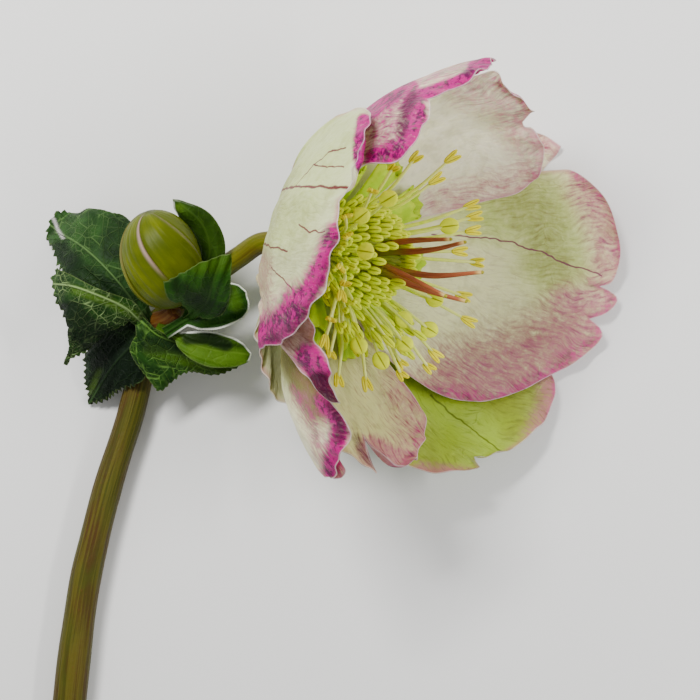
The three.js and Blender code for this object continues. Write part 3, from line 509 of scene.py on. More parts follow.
# ---- tepals ----
# For each tepal: its azimuth; how far it leans out from the flower's axis (degrees) at its foot and at its
# length; the radius to which it bends across itself at those two; how far up its foot is; how far it rolls
# about its own length (degrees); its reach, where that isn't REACH; the lobes of its outline, flat, as
# (across, along); waves as (across, along, size, height); and curls of the margin as (from and to as shares
# of the outline, width, degrees).
TEPALS = {
    "tepal_right": dict(
        azimuth=4, lean=(82, 28), length=46, bend=(16, 60), up=0,
        lobes=[
            [(5, 4), (9.5, 12), (12.8, 21), (14.6, 30), (15.8, 35.5), (15.9, 38.6), (13.2, 43.2),
             (9.5, 45.6), (5.2, 46.9), (2.2, 46.7), (0.3, 46), (-0.4, 44.4)],
            [(-1, 46.2), (-2.1, 47.2), (-4.1, 46), (-5.3, 43.6)],
            [(-6.5, 45.4), (-8.2, 45.6), (-11.9, 42.4), (-14.4, 38.9), (-17.9, 33.6), (-19.8, 28),
             (-19.5, 21), (-15, 12), (-7, 4)],
        ],
        waves=[(9, 34, 7, 0.8), (-12, 33, 6, -0.7), (1, 26, 6, -0.6)],
        curls=[(0.3, 0.46, 2, 40)]),
    "tepal_upper": dict(
        azimuth=58, lean=(80, 18), length=38, bend=(13, 45), up=0.95,
        lobes=[
            [(4, 4), (6.5, 11), (9, 19), (9.8, 27), (9.4, 32), (8, 34.9), (4.5, 35.5), (1, 36.6),
             (-0.6, 36.8), (-1.5, 35.6), (-2.9, 33.7)],
            [(-4, 33.5), (-4.6, 34.6), (-6.6, 35.2), (-9.6, 34.2), (-12.3, 32), (-13.4, 28.5), (-12.4, 23),
             (-10.5, 17), (-8, 11), (-4.5, 4)],
        ],
        waves=[(-1.5, 27, 4, -0.9), (4, 29, 4, 0.5)],
        curls=[(0.36, 0.5, 1.6, 70)]),
    "tepal_upper_outer": dict(
        azimuth=34, lean=(86, 44), length=40, bend=(16, 45), up=-1.6,
        lobes=[
            [(6, 4), (9, 14), (9, 24), (6.5, 32), (2.8, 38), (1.3, 40), (-0.7, 42)],
            [(-2, 40.9), (-3.3, 39.1), (-4, 38.2), (-6.5, 34), (-9, 27), (-9.5, 18), (-8, 10), (-5, 4)],
        ]),
    "tepal_lower": dict(
        azimuth=-46, lean=(86, 30), length=42, bend=(16, 50), up=-1.8,
        lobes=[
            [(5, 4), (8, 12), (11.5, 20), (15.5, 28), (18, 35), (18.6, 39.5), (16.6, 42.2), (14.3, 43.1),
             (11.7, 43.6), (8, 43.3), (4.3, 42.4), (0.9, 41.2), (-0.2, 39.6)],
            [(-1.5, 41.3), (-4.7, 37.9), (-8, 32.8), (-9.5, 26), (-8.5, 18), (-6.5, 11), (-3.5, 4)],
        ],
        waves=[(3, 33, 5, -0.7)],
        curls=[(0.5, 0.66, 2, 70)]),
    "tepal_under": dict(
        azimuth=-84, lean=(80, 22), length=38, bend=(12, 40), up=1.5,
        lobes=[
            [(4.5, 4), (9.5, 12), (12.6, 20), (12.6, 24.5), (10.8, 28), (8.5, 29.6), (6.4, 31.8), (3.6, 33),
             (1, 32.6), (0, 29.5), (-0.4, 26.3)],
            [(-1.4, 28.6), (-2.4, 31.6), (-3, 33), (-5.6, 31.5), (-8, 26), (-8.2, 19), (-5.6, 12),
             (-2.8, 4)],
        ],
        curls=[(0.36, 0.52, 2, 60)]),
    "tepal_near": dict(
        azimuth=184, lean=(69, 8), length=40.5, bend=(34, 41), up=-1.5, roll=-7,
        lobes=[
            [(-6, 4), (-12.6, 9), (-18.3, 15), (-21.3, 22), (-22, 28), (-20.4, 33), (-16.2, 38.2),
             (-12.6, 40.9), (-10, 41), (-8.4, 39.6), (-7.4, 38.2)],
            [(-5.5, 38.8), (-2, 40), (3.1, 39.6), (7, 37.5), (10.5, 33.6), (12.3, 29.1), (13.4, 23.8),
             (14.3, 19.4)],
            [(9.6, 14), (4.6, 8.4), (2, 4)],
        ],
        waves=[(15, 19, 4, -1.2), (-4, 24, 7, -0.5), (8, 18, 5.5, 1), (5, 10, 4.5, -0.6)],
        curls=[(0.36, 0.5, 2, -110)]),
    "tepal_top": dict(
        azimuth=117, lean=(71, 8), length=39.5, bend=(14, 28), up=0.6, roll=11,
        lobes=[
            [(-3, 4), (-6.5, 10), (-11, 17), (-14, 24), (-15, 31), (-13, 36.5), (-11, 39.6)],
            [(-8.5, 41), (-5.8, 43), (-2.5, 44.3), (-0.1, 44), (1, 42.6), (2, 41.6)],
            [(3.2, 41), (4.3, 39.6)],
            [(6, 41.4), (8.5, 42.2), (11.6, 42.5), (13.4, 41.9), (14.8, 39.8), (15.4, 35), (15.5, 28),
             (14.5, 20), (12, 12), (7, 4)],
        ]),
    "tepal_side": dict(
        azimuth=-121, lean=(81, 11), length=39, bend=(12.5, 20), up=0.65, roll=-36,
        lobes=[
            [(-2.4, 4), (-3.6, 11), (-5.4, 18), (-6.4, 24), (-6.2, 28), (-5, 31), (-4.3, 35.5),
             (-3.1, 38.3), (-1.8, 39.8), (-0.3, 39.3), (2, 38.1), (3.8, 36.9), (5.5, 35.9), (7.5, 35.2),
             (10, 32), (12, 29.6), (14, 28), (16.5, 26.8), (18.5, 25), (19, 21.5), (17.5, 16), (11.5, 11),
             (4.2, 4.4)],
        ],
        waves=[(6, 8, 4, 0.35)]),
    "tepal_flap": dict(
        azimuth=-145, lean=(75, 8), length=36, bend=(14, 26), up=-0.45, roll=-20, reach=0.6,
        lobes=[
            [(-0.6, 4), (-1, 10), (-3.2, 17), (-5.2, 24), (-6, 29), (-4.3, 32.1), (-2.8, 32.6), (-1.5, 33),
             (-0.8, 34.6), (0.4, 36.4), (1.9, 37.2), (3, 36.2), (3.6, 36.3), (4.5, 37.7), (5.9, 38.6)],
            [(6.1, 36.2), (4.1, 32.8), (3.6, 30), (2.5, 25.5), (1.5, 18), (0.7, 10), (0.6, 4)],
        ],
        waves=[(0.5, 6, 4, -0.25)]),
    "tepal_side_outer": dict(
        azimuth=-110, lean=(86, 55), length=28, bend=(16, 26), up=-1.4,
        lobes=[
            [(-3, 3.5), (-3.6, 8), (-3.6, 12), (-2.5, 14.6), (-0.9, 16.6), (0.8, 18.8), (2.5, 19.8),
             (4.6, 20.4), (6.4, 19.4), (7.4, 16), (6.6, 10), (3, 3.5)],
        ]),
}
CURL_ENDS = 0.05  # share of the outline over which a curl begins or ends
TEPAL_STEPS = 210
TEPAL_SHARES = np.concatenate([np.linspace(0, 0.95, 50), [0.965, 0.977, 0.987, 0.995, 1]])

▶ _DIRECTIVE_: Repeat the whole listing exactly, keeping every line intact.

▶ _FULL OUTPUT_:
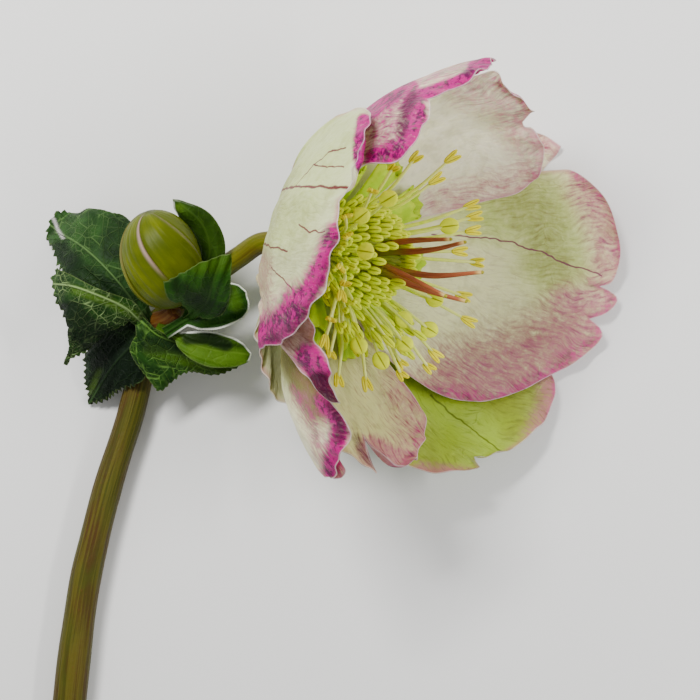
The three.js and Blender code for this object continues. Write part 3, from line 509 of scene.py on. More parts follow.
# ---- tepals ----
# For each tepal: its azimuth; how far it leans out from the flower's axis (degrees) at its foot and at its
# length; the radius to which it bends across itself at those two; how far up its foot is; how far it rolls
# about its own length (degrees); its reach, where that isn't REACH; the lobes of its outline, flat, as
# (across, along); waves as (across, along, size, height); and curls of the margin as (from and to as shares
# of the outline, width, degrees).
TEPALS = {
    "tepal_right": dict(
        azimuth=4, lean=(82, 28), length=46, bend=(16, 60), up=0,
        lobes=[
            [(5, 4), (9.5, 12), (12.8, 21), (14.6, 30), (15.8, 35.5), (15.9, 38.6), (13.2, 43.2),
             (9.5, 45.6), (5.2, 46.9), (2.2, 46.7), (0.3, 46), (-0.4, 44.4)],
            [(-1, 46.2), (-2.1, 47.2), (-4.1, 46), (-5.3, 43.6)],
            [(-6.5, 45.4), (-8.2, 45.6), (-11.9, 42.4), (-14.4, 38.9), (-17.9, 33.6), (-19.8, 28),
             (-19.5, 21), (-15, 12), (-7, 4)],
        ],
        waves=[(9, 34, 7, 0.8), (-12, 33, 6, -0.7), (1, 26, 6, -0.6)],
        curls=[(0.3, 0.46, 2, 40)]),
    "tepal_upper": dict(
        azimuth=58, lean=(80, 18), length=38, bend=(13, 45), up=0.95,
        lobes=[
            [(4, 4), (6.5, 11), (9, 19), (9.8, 27), (9.4, 32), (8, 34.9), (4.5, 35.5), (1, 36.6),
             (-0.6, 36.8), (-1.5, 35.6), (-2.9, 33.7)],
            [(-4, 33.5), (-4.6, 34.6), (-6.6, 35.2), (-9.6, 34.2), (-12.3, 32), (-13.4, 28.5), (-12.4, 23),
             (-10.5, 17), (-8, 11), (-4.5, 4)],
        ],
        waves=[(-1.5, 27, 4, -0.9), (4, 29, 4, 0.5)],
        curls=[(0.36, 0.5, 1.6, 70)]),
    "tepal_upper_outer": dict(
        azimuth=34, lean=(86, 44), length=40, bend=(16, 45), up=-1.6,
        lobes=[
            [(6, 4), (9, 14), (9, 24), (6.5, 32), (2.8, 38), (1.3, 40), (-0.7, 42)],
            [(-2, 40.9), (-3.3, 39.1), (-4, 38.2), (-6.5, 34), (-9, 27), (-9.5, 18), (-8, 10), (-5, 4)],
        ]),
    "tepal_lower": dict(
        azimuth=-46, lean=(86, 30), length=42, bend=(16, 50), up=-1.8,
        lobes=[
            [(5, 4), (8, 12), (11.5, 20), (15.5, 28), (18, 35), (18.6, 39.5), (16.6, 42.2), (14.3, 43.1),
             (11.7, 43.6), (8, 43.3), (4.3, 42.4), (0.9, 41.2), (-0.2, 39.6)],
            [(-1.5, 41.3), (-4.7, 37.9), (-8, 32.8), (-9.5, 26), (-8.5, 18), (-6.5, 11), (-3.5, 4)],
        ],
        waves=[(3, 33, 5, -0.7)],
        curls=[(0.5, 0.66, 2, 70)]),
    "tepal_under": dict(
        azimuth=-84, lean=(80, 22), length=38, bend=(12, 40), up=1.5,
        lobes=[
            [(4.5, 4), (9.5, 12), (12.6, 20), (12.6, 24.5), (10.8, 28), (8.5, 29.6), (6.4, 31.8), (3.6, 33),
             (1, 32.6), (0, 29.5), (-0.4, 26.3)],
            [(-1.4, 28.6), (-2.4, 31.6), (-3, 33), (-5.6, 31.5), (-8, 26), (-8.2, 19), (-5.6, 12),
             (-2.8, 4)],
        ],
        curls=[(0.36, 0.52, 2, 60)]),
    "tepal_near": dict(
        azimuth=184, lean=(69, 8), length=40.5, bend=(34, 41), up=-1.5, roll=-7,
        lobes=[
            [(-6, 4), (-12.6, 9), (-18.3, 15), (-21.3, 22), (-22, 28), (-20.4, 33), (-16.2, 38.2),
             (-12.6, 40.9), (-10, 41), (-8.4, 39.6), (-7.4, 38.2)],
            [(-5.5, 38.8), (-2, 40), (3.1, 39.6), (7, 37.5), (10.5, 33.6), (12.3, 29.1), (13.4, 23.8),
             (14.3, 19.4)],
            [(9.6, 14), (4.6, 8.4), (2, 4)],
        ],
        waves=[(15, 19, 4, -1.2), (-4, 24, 7, -0.5), (8, 18, 5.5, 1), (5, 10, 4.5, -0.6)],
        curls=[(0.36, 0.5, 2, -110)]),
    "tepal_top": dict(
        azimuth=117, lean=(71, 8), length=39.5, bend=(14, 28), up=0.6, roll=11,
        lobes=[
            [(-3, 4), (-6.5, 10), (-11, 17), (-14, 24), (-15, 31), (-13, 36.5), (-11, 39.6)],
            [(-8.5, 41), (-5.8, 43), (-2.5, 44.3), (-0.1, 44), (1, 42.6), (2, 41.6)],
            [(3.2, 41), (4.3, 39.6)],
            [(6, 41.4), (8.5, 42.2), (11.6, 42.5), (13.4, 41.9), (14.8, 39.8), (15.4, 35), (15.5, 28),
             (14.5, 20), (12, 12), (7, 4)],
        ]),
    "tepal_side": dict(
        azimuth=-121, lean=(81, 11), length=39, bend=(12.5, 20), up=0.65, roll=-36,
        lobes=[
            [(-2.4, 4), (-3.6, 11), (-5.4, 18), (-6.4, 24), (-6.2, 28), (-5, 31), (-4.3, 35.5),
             (-3.1, 38.3), (-1.8, 39.8), (-0.3, 39.3), (2, 38.1), (3.8, 36.9), (5.5, 35.9), (7.5, 35.2),
             (10, 32), (12, 29.6), (14, 28), (16.5, 26.8), (18.5, 25), (19, 21.5), (17.5, 16), (11.5, 11),
             (4.2, 4.4)],
        ],
        waves=[(6, 8, 4, 0.35)]),
    "tepal_flap": dict(
        azimuth=-145, lean=(75, 8), length=36, bend=(14, 26), up=-0.45, roll=-20, reach=0.6,
        lobes=[
            [(-0.6, 4), (-1, 10), (-3.2, 17), (-5.2, 24), (-6, 29), (-4.3, 32.1), (-2.8, 32.6), (-1.5, 33),
             (-0.8, 34.6), (0.4, 36.4), (1.9, 37.2), (3, 36.2), (3.6, 36.3), (4.5, 37.7), (5.9, 38.6)],
            [(6.1, 36.2), (4.1, 32.8), (3.6, 30), (2.5, 25.5), (1.5, 18), (0.7, 10), (0.6, 4)],
        ],
        waves=[(0.5, 6, 4, -0.25)]),
    "tepal_side_outer": dict(
        azimuth=-110, lean=(86, 55), length=28, bend=(16, 26), up=-1.4,
        lobes=[
            [(-3, 3.5), (-3.6, 8), (-3.6, 12), (-2.5, 14.6), (-0.9, 16.6), (0.8, 18.8), (2.5, 19.8),
             (4.6, 20.4), (6.4, 19.4), (7.4, 16), (6.6, 10), (3, 3.5)],
        ]),
}
CURL_ENDS = 0.05  # share of the outline over which a curl begins or ends
TEPAL_STEPS = 210
TEPAL_SHARES = np.concatenate([np.linspace(0, 0.95, 50), [0.965, 0.977, 0.987, 0.995, 1]])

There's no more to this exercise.